>>>>

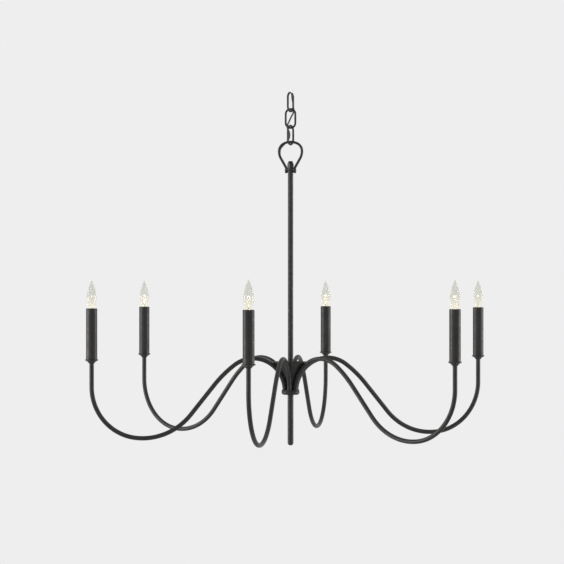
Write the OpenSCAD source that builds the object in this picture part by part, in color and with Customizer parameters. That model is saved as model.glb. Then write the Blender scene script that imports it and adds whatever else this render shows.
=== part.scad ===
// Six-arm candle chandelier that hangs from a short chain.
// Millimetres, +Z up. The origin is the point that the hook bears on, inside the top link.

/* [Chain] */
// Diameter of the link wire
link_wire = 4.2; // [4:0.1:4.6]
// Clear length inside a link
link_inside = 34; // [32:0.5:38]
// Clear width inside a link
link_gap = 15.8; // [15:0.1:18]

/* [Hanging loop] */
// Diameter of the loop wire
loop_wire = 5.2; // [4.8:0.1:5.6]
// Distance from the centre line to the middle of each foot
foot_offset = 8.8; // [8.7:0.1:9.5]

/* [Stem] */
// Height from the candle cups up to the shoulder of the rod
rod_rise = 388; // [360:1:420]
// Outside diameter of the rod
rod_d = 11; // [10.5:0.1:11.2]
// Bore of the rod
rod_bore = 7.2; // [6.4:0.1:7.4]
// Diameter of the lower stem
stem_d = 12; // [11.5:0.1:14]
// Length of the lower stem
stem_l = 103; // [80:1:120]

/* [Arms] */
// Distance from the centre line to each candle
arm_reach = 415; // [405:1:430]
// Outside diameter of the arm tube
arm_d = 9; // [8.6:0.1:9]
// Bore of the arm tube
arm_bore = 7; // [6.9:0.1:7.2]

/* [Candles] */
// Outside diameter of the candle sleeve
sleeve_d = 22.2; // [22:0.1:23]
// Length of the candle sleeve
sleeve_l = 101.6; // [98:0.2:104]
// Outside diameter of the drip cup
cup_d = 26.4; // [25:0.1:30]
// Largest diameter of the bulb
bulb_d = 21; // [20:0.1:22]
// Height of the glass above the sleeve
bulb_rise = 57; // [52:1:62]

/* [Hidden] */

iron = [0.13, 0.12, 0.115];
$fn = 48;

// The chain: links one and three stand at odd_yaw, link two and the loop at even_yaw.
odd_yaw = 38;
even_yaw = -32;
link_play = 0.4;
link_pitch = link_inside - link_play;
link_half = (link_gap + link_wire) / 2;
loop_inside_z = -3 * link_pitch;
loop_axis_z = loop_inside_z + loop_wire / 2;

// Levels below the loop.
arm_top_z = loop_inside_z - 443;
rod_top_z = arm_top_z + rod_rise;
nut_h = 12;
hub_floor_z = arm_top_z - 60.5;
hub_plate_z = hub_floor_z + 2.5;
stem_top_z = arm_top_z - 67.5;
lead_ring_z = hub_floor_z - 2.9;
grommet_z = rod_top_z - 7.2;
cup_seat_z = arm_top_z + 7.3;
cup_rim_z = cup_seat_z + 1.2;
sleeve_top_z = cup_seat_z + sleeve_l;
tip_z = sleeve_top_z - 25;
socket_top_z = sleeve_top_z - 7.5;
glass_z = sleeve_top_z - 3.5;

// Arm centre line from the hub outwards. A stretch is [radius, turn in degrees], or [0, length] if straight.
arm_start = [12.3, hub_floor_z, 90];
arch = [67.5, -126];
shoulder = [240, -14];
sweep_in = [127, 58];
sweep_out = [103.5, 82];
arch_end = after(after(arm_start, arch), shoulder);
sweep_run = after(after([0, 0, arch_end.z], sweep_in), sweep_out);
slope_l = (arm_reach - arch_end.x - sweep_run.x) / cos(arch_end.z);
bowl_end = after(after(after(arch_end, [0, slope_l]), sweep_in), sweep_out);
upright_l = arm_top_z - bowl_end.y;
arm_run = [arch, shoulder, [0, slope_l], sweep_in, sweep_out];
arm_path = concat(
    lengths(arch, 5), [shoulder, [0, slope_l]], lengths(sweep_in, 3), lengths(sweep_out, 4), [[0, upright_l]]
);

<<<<

» **Exercise prompt**
Repeat the material word for word from its opening line up to and including the line containing "link_gap = 15.8; // [15:0.1:18]".

» **Response to the exercise**
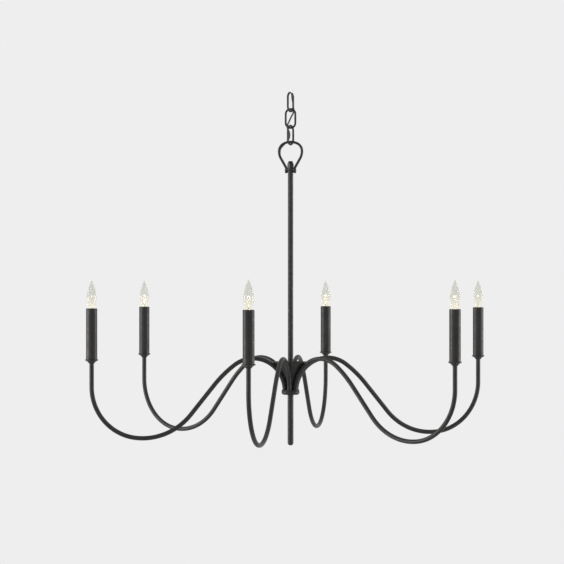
Write the OpenSCAD source that builds the object in this picture part by part, in color and with Customizer parameters. That model is saved as model.glb. Then write the Blender scene script that imports it and adds whatever else this render shows.
=== part.scad ===
// Six-arm candle chandelier that hangs from a short chain.
// Millimetres, +Z up. The origin is the point that the hook bears on, inside the top link.

/* [Chain] */
// Diameter of the link wire
link_wire = 4.2; // [4:0.1:4.6]
// Clear length inside a link
link_inside = 34; // [32:0.5:38]
// Clear width inside a link
link_gap = 15.8; // [15:0.1:18]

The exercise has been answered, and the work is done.